Rounding out the special commendations were Tom Doherty, Brandeis professor and author of Hollywood’s Censor:  Joseph I. Breen and the Production Code and Steve Samuels, Boston-based financier and co-producer of Michael Clayton, In the Valley of Elah, and Running with Scissors

In addition to encouraging what King calls, “a renaissance of local filmmaking,” both on a large scale and a small, the BSFC highlights exemplary area film series, relying on a subcommittee familiar with programming at the Harvard Film Archive and the Museum of Fine Arts, among other institutions.  Series commended this year include the Films of Charles Burnett and Michael Haneke’s: A Cinema of Provocation.  Also honored were the resurrection of several would-be classic films — Burnett’s Killer of Sheep, Harold Pinter’s The Pumpkin Eater — recently shown on big screens in Boston. 

“We look for films that are really remarkable,” King said of the commendations for best rediscoveries.  “Films that haven’t played in the area before.” 

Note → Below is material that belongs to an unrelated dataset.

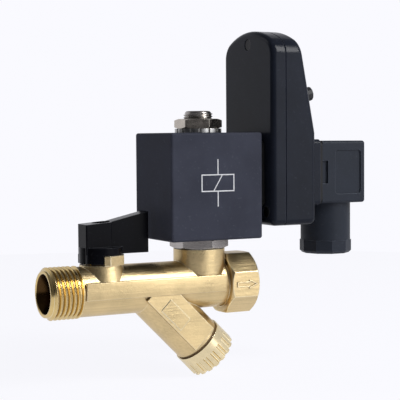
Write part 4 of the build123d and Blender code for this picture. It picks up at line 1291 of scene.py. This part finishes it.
@dataclass
class TimerDials:
    """Printed scales round the two time knobs on the timer's slope."""

    finisher: Finisher
    radius: float = 4.3 * MM
    tick_length: float = 0.9 * MM
    tick_width: float = 0.2 * MM
    major_tick: float = 1.3
    major_every: int = 5
    numeral_radius: float = 5.9 * MM
    numeral_size: float = 1.5 * MM
    numeral_every: int = 2
    ink: float = 0.03 * MM
    sweep: float = 150.0
    marks: int = 11

    def build(self, joints: Sequence[dict]) -> None:
        """Print a scale round each knob.

        Args:
            joints: the frame's joints, whose knob joints give the centres and the slope.
        """
        for joint in joints:
            if not joint["name"].endswith("_time_turn"):
                continue
            label = joint["name"][:-len("_turn")]
            seat = seat_on(Vector(joint["pos_m"]), Vector((0, 1, 0)), Vector(joint["axis"]).normalized())
            for part, form in (("ticks", self.ticks()), ("numbers", self.numerals())):
                form.place(seat).piece(f"{label}_scale_{part}", "timer_plastic", self.finisher.of(INK_FINISH))

    def angles(self) -> List[float]:
        """Angles of the marks from straight up, in radians, from the lowest mark to the highest."""
        step = 2 * self.sweep / (self.marks - 1)
        return [math.radians(self.sweep - step * index) for index in range(self.marks)]

    def ticks(self) -> Form:
        """Print the ticks of one scale.

        Returns:
            The ticks' form.
        """
        form = Form()
        for index, angle in enumerate(self.angles()):
            reach = self.tick_length * (1.0 if index % self.major_every else self.major_tick)
            corners = rectangle(-self.tick_width / 2, self.tick_width / 2, self.radius, self.radius + reach)
            form.plate([tuple(Matrix.Rotation(angle, 2) @ Vector(corner)) for corner in corners], self.ink)
        return form

    def numerals(self) -> Form:
        """Print the plain numbers of one scale.

        Returns:
            The numbers' form.
        """
        form = Form()
        for index, angle in list(enumerate(self.angles()))[::self.numeral_every]:
            mesh = self.numeral(str(index))
            spot = Matrix.Rotation(angle, 2) @ Vector((0.0, self.numeral_radius))
            mesh.transform(Matrix.Translation((spot.x, spot.y, self.ink / 2)))
            form.take(mesh)
        bmesh.ops.remove_doubles(form.bm, verts=form.bm.verts, dist=MERGE)
        return form

    def numeral(self, digits: str) -> bpy.types.Mesh:
        """Make one number's mesh, centred on 0.

        Args:
            digits: the number.

        Returns:
            The mesh.
        """
        curve = bpy.data.curves.new("numeral", "FONT")
        curve.body = digits
        curve.size = self.numeral_size
        curve.align_x = "CENTER"
        curve.align_y = "CENTER"
        curve.extrude = self.ink / 2
        holder = bpy.data.objects.new("numeral", curve)
        bpy.context.scene.collection.objects.link(holder)
        bpy.context.view_layer.update()
        mesh = bpy.data.meshes.new_from_object(holder.evaluated_get(bpy.context.evaluated_depsgraph_get()))
        bpy.data.objects.remove(holder)
        bpy.data.curves.remove(curve)
        return mesh


@dataclass
class CoilMark:
    """Generic winding symbol printed on the coil's broad face."""

    finisher: Finisher
    width: float = 15.0 * MM
    height: float = 7.0 * MM
    stroke: float = 0.45 * MM
    lead: float = 6.0 * MM
    slash: float = 4.2 * MM
    ink: float = 0.03 * MM
    rise: float = 1.5 * MM

    def build(self) -> None:
        """Print the symbol: a box with a slash, and a lead above and below it."""
        low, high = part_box("coil_housing")
        middle = (low + high) / 2
        w, h, s = self.width / 2, self.height / 2, self.stroke
        form = Form().outline(rectangle(-w, w, -h, h), s, self.ink)
        form.plate(rectangle(-s / 2, s / 2, -h - self.lead, -h), self.ink)
        form.plate(rectangle(-s / 2, s / 2, h, h + self.lead), self.ink)
        form.plate([(-self.slash / 2, -h + s), (-self.slash / 2 + s, -h + s), (self.slash / 2, h - s),
                    (self.slash / 2 - s, h - s)], self.ink)
        form.place(seat_on(Vector((middle.x, low.y, middle.z + self.rise)), Vector((1, 0, 0)), Vector((0, -1, 0))))
        form.piece("coil_winding_symbol", "coil_resin", self.finisher.of(INK_FINISH))


# ----------------------------------------------------------------------------------------
# Studio
# ----------------------------------------------------------------------------------------


@dataclass(frozen=True)
class Softbox:
    """A rectangular soft lamp that faces the valve."""

    name: str
    place: Point3
    size: Point2
    power: float

    def hang(self, aim: Point3) -> None:
        """Hang the lamp.

        Args:
            aim: the point that it faces.
        """
        data = bpy.data.lights.new(self.name, "AREA")
        data.shape = "RECTANGLE"
        data.size, data.size_y = self.size
        data.energy = self.power
        lamp = bpy.data.objects.new(self.name, data)
        away = Vector(aim) - Vector(self.place)
        lamp.matrix_world = Matrix.Translation(self.place) @ away.to_track_quat("-Z", "Y").to_matrix().to_4x4()
        bpy.context.scene.collection.objects.link(lamp)


@dataclass(frozen=True)
class Flag:
    """A dark board round the studio: reflections fade towards it."""

    towards: Point3
    start: float
    full: float
    left: float

    def fade(self, net: NodeNet, direction: Socket) -> Socket:
        """Fade a level towards the board.

        Args:
            net: the nodes.
            direction: the direction that is looked in.

        Returns:
            The socket of a factor from 1 down to what the board leaves.
        """
        return net.remap(net.dot(direction, self.towards), (self.start, self.full), (1.0, self.left), smooth=True)


DARK_SIDE = (-0.76, -0.65, 0.0)


@dataclass
class Studio:
    """Pale floor, soft lamps, white surroundings and the camera."""

    target: Point3 = (0.06926, 0.0, 0.03465)
    distance: float = 0.4981
    heading: float = -27.87
    lift: float = 2.97
    roll: float = -0.40
    lens: float = 108.4
    sensor: float = 36.0
    clip: Point2 = (0.01, 20.0)
    backdrop: Colour = (0.955, 0.955, 1.0)
    mirrored: float = 0.80
    fill: float = 0.30
    softboxes: Tuple[Softbox, ...] = (
        Softbox("key_softbox", (0.43, -0.48, 0.51), (0.20, 0.38), 3.6),
        Softbox("fill_softbox", (0.46, -0.74, 0.03), (0.60, 0.60), 1.5),
        Softbox("rear_softbox", (-0.50, 0.55, 0.60), (0.30, 0.30), 0.2),
    )
    flags: Tuple[Flag, ...] = (
        Flag(DARK_SIDE, 0.42, 0.86, 0.10),
        Flag((0.0, 0.0, 1.0), 0.30, 0.80, 0.20),
        Flag((-1.0, 0.0, 0.0), 0.55, 0.86, 0.18),
    )
    paper: Colour = (0.80, 0.80, 0.83)
    floor_middle: float = 0.07
    floor_radius: float = 0.55
    floor_glow: float = 1.045
    floor_white: float = 0.90
    floor_fade: Point2 = (0.05, 0.35)
    floor_shine: Point2 = (0.75, 0.08)

    def camera(self) -> None:
        """Stand the camera where it sees the flow arrow's flank and the inlet's mouth."""
        yaw, pitch = math.radians(-self.heading), math.radians(self.lift)
        forward = Vector((math.sin(yaw) * math.cos(pitch), math.cos(yaw) * math.cos(pitch), -math.sin(pitch)))
        data = bpy.data.cameras.new("studio_camera")
        data.sensor_width = self.sensor
        data.lens = self.lens
        data.clip_start, data.clip_end = self.clip
        data.dof.use_dof = False
        made = bpy.data.objects.new("studio_camera", data)
        turn = forward.to_track_quat("-Z", "Y").to_matrix() @ Matrix.Rotation(math.radians(self.roll), 3, "Z")
        made.matrix_world = Matrix.Translation(Vector(self.target) - forward * self.distance) @ turn.to_4x4()
        bpy.context.scene.collection.objects.link(made)
        bpy.context.scene.camera = made

    def surroundings(self) -> None:
        """Make the world: white where the camera looks, and dark beyond the flags in metal and gloss."""
        world = bpy.data.worlds.new("studio_world")
        world.use_nodes = True
        net = NodeNet(world.node_tree)
        place = net.node("ShaderNodeTexCoord").outputs["Generated"]
        ray = net.node("ShaderNodeLightPath").outputs
        share: Union[Socket, float] = self.mirrored
        for flag in self.flags:
            share = net.calculate("MULTIPLY", share, flag.fade(net, place))
        seen, mirrored, lit = (self.sky(net, strength) for strength in (1.0, share, self.fill))
        bent = net.calculate("MAXIMUM", ray["Is Glossy Ray"], ray["Is Transmission Ray"])
        unseen = net.choose(bent, lit, mirrored)
        net.surface("ShaderNodeOutputWorld", net.choose(ray["Is Camera Ray"], unseen, seen))
        bpy.context.scene.world = world

    def sky(self, net: NodeNet, strength: Union[Socket, float]) -> Socket:
        """Add a background of the backdrop's colour.

        Args:
            net: the world's nodes.
            strength: its strength, as a socket or a number.

        Returns:
            The background's socket.
        """
        node = net.node("ShaderNodeBackground")
        node.inputs["Color"].default_value = (*self.backdrop, 1.0)
        net.feed(node.inputs["Strength"], strength)
        return node.outputs[0]

    def floor(self, height: float) -> None:
        """Lay the pale floor just under the valve.

        Args:
            height: the floor's height.
        """
        form = bmesh.new()
        bmesh.ops.create_circle(form, cap_ends=True, radius=self.floor_radius, segments=96)
        bmesh.ops.translate(form, vec=(self.floor_middle, 0, height), verts=form.verts)
        mesh = bpy.data.meshes.new("studio_floor")
        form.to_mesh(mesh)
        form.free()
        mesh.materials.append(self.floor_paper())
        made = bpy.data.objects.new("studio_floor", mesh)
        bpy.context.scene.collection.objects.link(made)
        made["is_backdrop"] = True

    def floor_paper(self) -> bpy.types.Material:
        """Build the floor's material: white to the camera but for its shadow, dimmer in metal to the dark side.

        Returns:
            The material.
        """
        material = bpy.data.materials.new("floor_paper")
        material.use_nodes = True
        net = NodeNet(material.node_tree)
        matt, glow = net.node("ShaderNodeBsdfDiffuse"), net.node("ShaderNodeEmission")
        matt.inputs["Color"].default_value = (*self.paper, 1.0)
        glow.inputs["Color"].default_value = (*self.backdrop, 1.0)
        glow.inputs["Strength"].default_value = self.floor_glow
        ray = net.node("ShaderNodeLightPath").outputs
        aside = net.dot(net.node("ShaderNodeNewGeometry").outputs["Position"], DARK_SIDE)
        dim = net.remap(aside, self.floor_fade, self.floor_shine, smooth=True)
        shine = net.calculate("MULTIPLY", ray["Is Glossy Ray"], dim)
        share = net.calculate("MULTIPLY_ADD", ray["Is Camera Ray"], self.floor_white, shine)
        net.surface("ShaderNodeOutputMaterial", net.choose(share, matt.outputs[0], glow.outputs[0]))
        return material

    def build(self, height: float) -> None:
        """Set up the whole studio.

        Args:
            height: the floor's height.
        """
        bpy.context.scene.view_settings.view_transform = "Standard"
        self.floor(height)
        self.surroundings()
        for softbox in self.softboxes:
            softbox.hang(self.target)
        self.camera()


# ----------------------------------------------------------------------------------------
# Building the whole scene
# ----------------------------------------------------------------------------------------

FLOOR_GAP = 0.2 * MM


def clear_startup() -> None:
    """Remove whatever the startup file put in the scene."""
    for thing in list(bpy.data.objects):
        bpy.data.objects.remove(thing)


def main() -> None:
    """Dress the frame, build the extra pieces and set up the studio."""
    logging.basicConfig(level=logging.INFO, format="%(message)s")
    clear_startup()
    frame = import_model()
    cad_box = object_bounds()
    finisher = Finisher()
    for part in frame["record"]["subparts"]:
        name = part["node"]
        finisher.dress(frame["nodes"][name], NODE_FINISHES.get(name, FINISHES[part["material_slot"]]))
    LOG.info("dressed %d CAD nodes", len(frame["nodes"]))
    ThreadedInlet(finisher).build()
    OutletEnd(finisher).build()
    ForgedFlanks(finisher).build(frame["joints"])
    CoilStud(finisher).build()
    TimerDials(finisher).build(frame["joints"])
    CoilMark(finisher).build()
    Studio().build(cad_box[0].z - FLOOR_GAP)
    bpy.context.view_layer.update()


if __name__ == "__main__":
    main()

While the jury’s still out on whether the awards ceremony will spell more support for Connect the Docs or prompt anyone born after 1980 to watch The Pumpkin Eater (I can only speak for myself), the society has succeeded in, for one night, filling the Brattle with artists both unknown and internationally famous, and ending the ceremony celebrating cinema by screening Langella’s film.